With the clusters identified, we now split the TTS into subsets based on the labels for the different time series in the dataset. We also reformat the data from columnar time to indexed time to match schema consistent with the Amazon Forecast service APIs. These TTS files are now ready to be used to train Amazon Forecast models.

## Results

In the following plots, we present a comparison between the baseline (all data taken together), and clustered approach (num_clusters=3) where we split the dataset and train AutoML models for each cluster separately. The following plots are for a few representative samples and compare p50 forecasts obtained from these models for one week worth of hold out set data that the models have not seen previously:

As seen here, the green line, representing the clustered data forecast appears to track the actual target values from the hold out set (in blue) slightly better than the baseline (in orange) model trained with all data together.

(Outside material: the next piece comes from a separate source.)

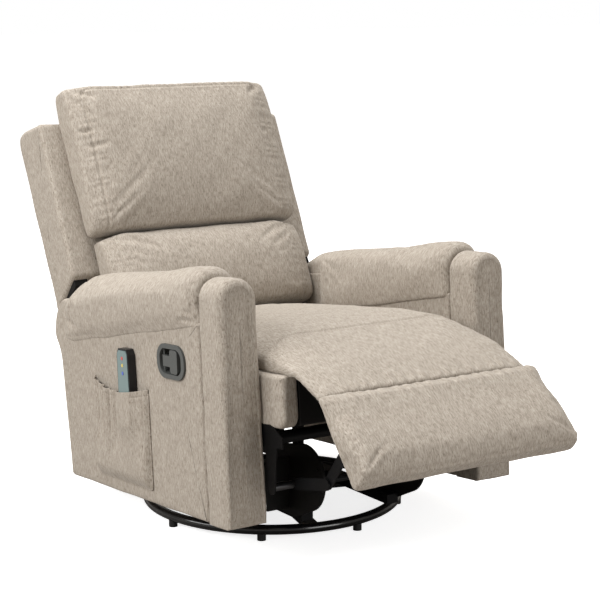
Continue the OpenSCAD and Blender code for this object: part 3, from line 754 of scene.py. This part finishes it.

As risk of over-fitting exists with very high cluster counts, we recommend setting num_clusters=3 as we have found this setting to work well in experiments with real world datasets, which usually have a mixture of regular, intermittent and otherwise lumpy demand. If you have observed a lot more variety to exist in your dataset, you may choose a more appropriate value for this parameter based on your experience. Also, clustering techniques are not advised for datasets with fewer than a thousand time series since splitting the dataset could have limiting effect on Deep Learning models that thrive on large volumes of data.

## Conclusion

Clustering can be a valuable addition to your target time series data preprocessing pipeline. Once the Clustering preprocessing is complete, you may train multiple Amazon Forecast models for the different clusters of the TTS data, or decide to include the clustering configuration as item metadata for the overall TTS. You will find the Forecast Developers Guide helpful for data ingestion, predictor training and generating forecasts. If you have item metadata (IM) and related time series (RTS) data, you can also include those in Amazon Forecast training as previously. Happy Experimenting!